Reading List: Cadillac Desert: The American West and its Disappearing Water

Reisner, Marc. Cadillac Desert: the American West and its Disappearing Water. Rev. and updated. New York: Penguin Books, 1993.
Cadillac Desert is the now classic cry of resistance against a western water policy that considers any water wasted which flows to the sea. Marc Reisner begins his story tracing John Wesley Powell’s journey down the Colorado River. Powell’s now famous report on the “Arid Lands” found that most of the west beyond the 100th meridian could not support agriculture. There was however a large amount of ground water that could be used for irrigation, something he recommended - to a certain extent.
What Powell envisioned was western boundaries that would be drawn around natural resource inventories, not political whim. He also understood that western farmers would require much larger tracts of land to support ranching and agricultural pursuits, than would be required in the east. None of that mattered once the engineers figured out how they could spread that water across the desert, and the politicians learned what great currency water and water projects would become.
So contends Reisner in his engaging and disarming fashion, sometimes so much so that you wonder if he might be playing loose with his assessments. Chicken Little comes to mind: like peak oil, many of the prophecies of doom have yet to come to pass for the west and its thirst for water. Factually, very little water in the west is used for urban, residential and industrial uses. In Idaho, that number is less than five percent. Well over ninety percent of the water used in that state (and many other Western states) is for agricultural purposes. So the trick, among urbanists, is to figure out how to move some of that allotment away from agricultural practices, and toward urban growth. That is no easy matter.
Reisner does not go where say Charles Wilkinson goes in his assessment of the “lords of yesteryear” policies and statutes that guide western land-use - riparian water doctrine, the mining law of 1872, etc. Instead, Reisner walks through the politics of a number of dam projects and their shepherds as he illustrates the fragility of western life.
Chapters include the shenanigans and literal double-dealings that brought water to Los Angeles from the Owens Valley. Another details the rivalry between the Bureau of Reclamation (the byoo-row as some Western farmers derisively refer to the agency) and the U.S. Army Corps of Engineers. In the “go-go years” as Reisner refers to them, the two agencies, driven by fewer and fewer decent dam sites, often competed to get projects done even if the economics and sometimes the engineering did not make sense.
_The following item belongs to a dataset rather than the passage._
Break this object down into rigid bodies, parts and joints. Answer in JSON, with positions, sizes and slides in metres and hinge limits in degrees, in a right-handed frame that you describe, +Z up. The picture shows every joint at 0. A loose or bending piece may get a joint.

Even when that was the case, politicians came to use dam projects as high priced chips in log rolling efforts - the, “you support mine and I’ll support yours” game they play in Congress. The Bureau helped this effort when it introduced “river basin accounting” which made cost benefit analysis nearly a slam-dunk when revenues generated from hydropower could be used to offset money losing irrigation projects. Masterful Commissioners like Floyd Dominy (who gets a whole chapter) played Congress like a fiddle, pulling projects away from recalcitrant supporters “like a yo-yo.” Dominy even got a new headquarters building for the Reclamation service by disguising the building as a dam and putting it through a streamlined Congressional appropriations process.
The saddest tale in the book, particularly for Idahoans, is the collapse of the Teton Dam. As in many cases, drought then flood caused local residents to clamor for a government provided solution. Neither drought nor flood caused much damage, still the Bureau sought to provide the classic billion-dollar solution to the million-dollar problem. The real problem however, was that by the time the dam was proposed in the early 1970s, there were few good dam sites remaining in the U.S. Almost needless to say, Reclamation engineers chose an unusually poor site.
Without saying it, Reisner lays fault for the failed dam at the feet of the Bureau. It was the Bureau that chose the site - a site, which on the right side of the river looking downstream, was marred by gigantic fissures that could not be properly grouted. Stalwart dam builders Morrison-Knudsen, which had built Hoover and Grand Coulee Dams among others, built the dam to the Bureau’s specifications and the Bureau ultimately thought the fissures would seal adequately. They did not.
Prevailing wisdom holds that the river flooded into the deep, deep fissures - some were nearly a dozen feet wide and hundreds of feet long - and poured directly back into the earthen dam. The top corner of the dam began to wither away and on the morning of June 5, 1976 workers struggled in vain to dump rip-rap into the dam’s structure and prevent all out collapse. In the end, eleven people died in the resulting flood that brought a six-mile wide river of water and debris in its wake. One city, Wilford, was destroyed completely; it no longer exists. Sugar City and Rexburg suffered enormous damage - $2 billion in total losses counted in part by the loss of 4,000 homes and 350 businesses, and 13,000 livestock animals.
There have been dams built since. Some have even called for a replacement to the Teton Dam. Dam building is big business all over the world often bringing the tripartite benefits of flood control, irrigation water, and inexpensive hydropower. Reisner’s tome though is not one grounded in hope. It is one of folly, one of the dark side of forcing nature to conform to the desires of man. He tells this side of things well, which is no doubt why Cadillac Desert is one of the classics in the oft-documented saga of water in the west.